The number of mortgages approved fell to 26,097 in March from 28,024 in February, and were 25.3% lower than in the same month last year.
The BBA says all measures of mortgage lending were slightly weaker in March than in February, with the £8.9bn of gross mortgage lending representing this measure’s lowest level since April 2001.
Meanwhile, the value of house purchase loans approved fell from £3.5bn to £3.3bn and the total value of mortgages approved fell from £7.7bn from £7.3bn.
David Dooks, statistics director at the BBA, says it is unrealistic to expect the mortgage market to recover in a consistent way in the present economic environment.
He said: “Lending to households continues to grow as banks make funds available for individuals who meet their lending criteria but consumer confidence remains fragile.

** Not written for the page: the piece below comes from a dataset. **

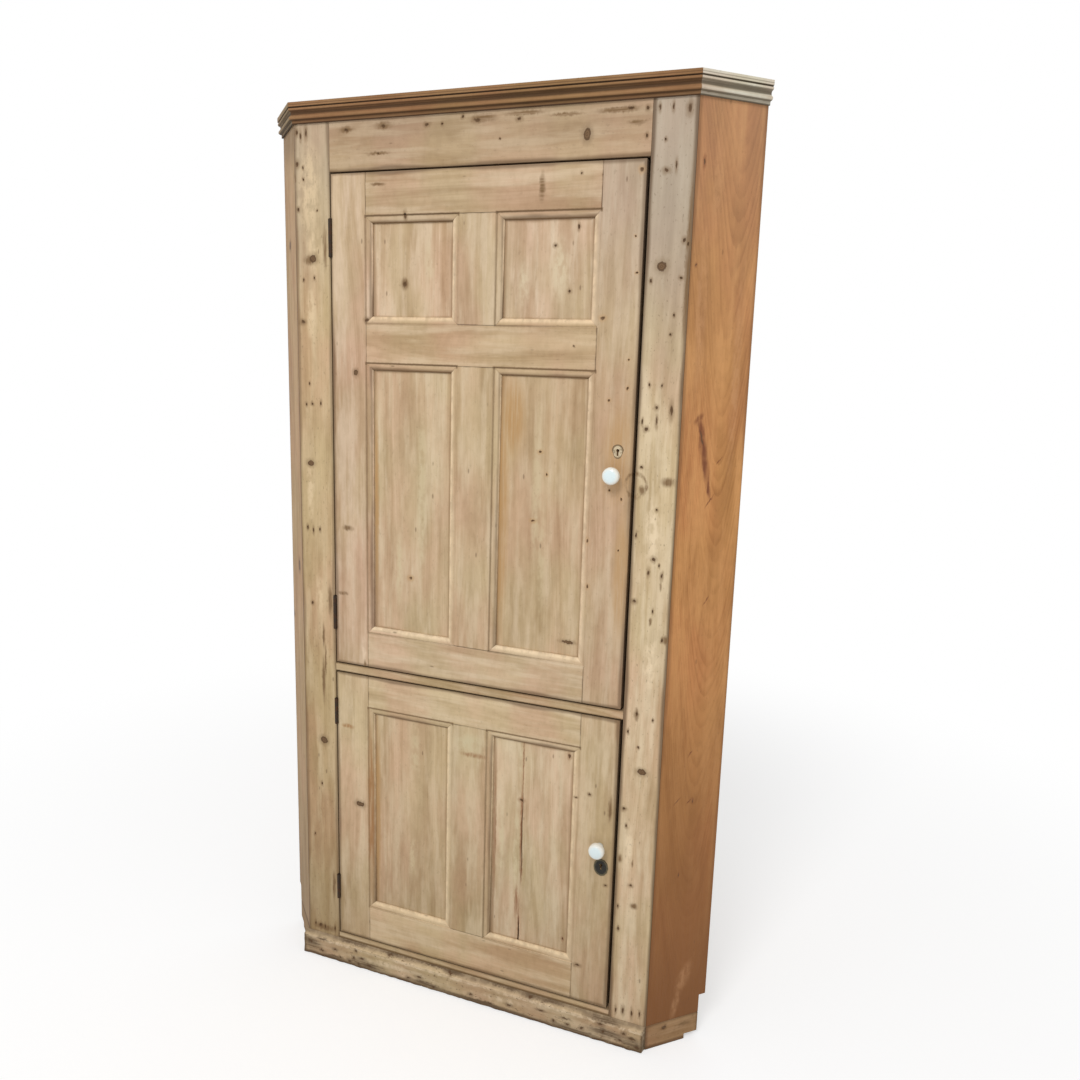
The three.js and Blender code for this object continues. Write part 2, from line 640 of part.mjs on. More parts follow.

“Meanwhile, business demand for increased bank finance is subdued as corporates seek alternative funding sources and small businesses operate off cash flow .”
Nicholas Leeming, director of propertyfinder.com, says confidence in the housing market is improving but that continuing restrictions on the supply of mortgages are making life difficult for first-time buyers.
He said: “This stymies the whole market, making housing chains much more difficult to complete. Transaction numbers cannot recover until those entering the market for the first time can access the finance necessary to do so.
“The government’s recent extension of the Stamp Duty holiday will benefit nobody if lenders are not providing mortgages.”
The figures from the BBA contrast sharply with research from the Council of Mortgage Lenders which shows gross mortgage lending climbing 16% from £9.9bn in February to an estimated £11.5bn in March.